Leila grew up in Haifa, Palestine. She was four in 1948 when the city was attacked by Zionist forces and her mother and siblings ran away to the South of Lebanon, across a border that was open at that time. Zionists spread rumours that anyone staying in Palestine would be massacred and people left on foot, by boat or in cars and lorries. Growing up she learnt, through her mother, that certain milestones in her life, such as wearing a white dress for a wedding, could not be celebrated until they returned to Haifa, to their home.

That Leila’s life and the experiences she had were hard is unquestionable. Though her background may go some way towards explaining her attitude and approach, this is not the end of the story.

In this book it is hard to catch a glimpse of Leila beyond her ties to politics – what was she like with her friends; did she have interests outside the movement she belonged to? It is through her roommate at the American University of Beirut that we catch a small glimpse of this. Judy appears just fleetingly, and it is through Leila’s awe at her “amorality” and her collection of boyfriends that we see a flicker of something about Leila that moves beyond the political warrior she is painted to be on every page.

Despite leading a radical life, Leila faced the same challenges as other women. She was not allowed to fight when it became known that she was pregnant, and she had issues with balancing work and family life. When she fell in love the news even reached the Guardian… but she also fell out of love.

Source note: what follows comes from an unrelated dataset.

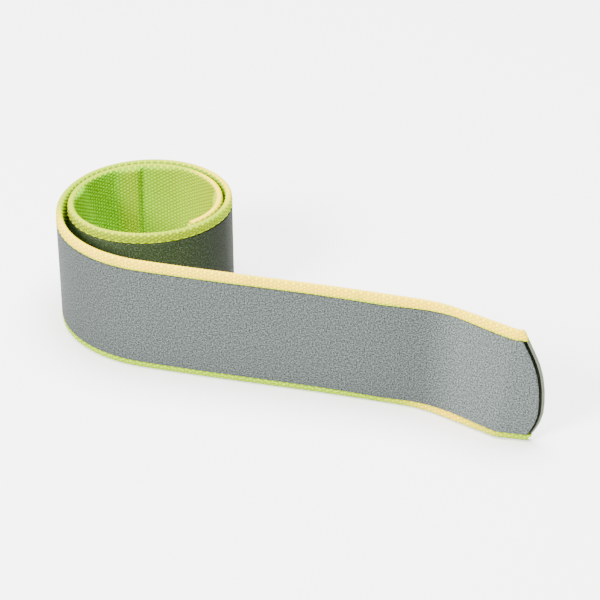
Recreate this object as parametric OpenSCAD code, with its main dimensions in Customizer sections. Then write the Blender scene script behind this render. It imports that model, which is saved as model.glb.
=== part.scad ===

In fact her position as a woman in the struggle is prevalent throughout the book. Irving describes when her mother became concerned about the reputation of the family, yet her father supported Leila’s activities. Her mother hid her clothes to prevent Leila from going to meetings and she was reprimanded by her fellow fighters for dressing inappropriately, and she was slapped by her mother.

So what were the campaigners who called Manchester’s Blackwell’s store in March concerned about? Sarah Irving herself is not so sure, but perhaps she is accused of glorifying terrorism. Ironically, the campaigners managed to stop the launch being held, yet succeeded in gathering more publicity for the book.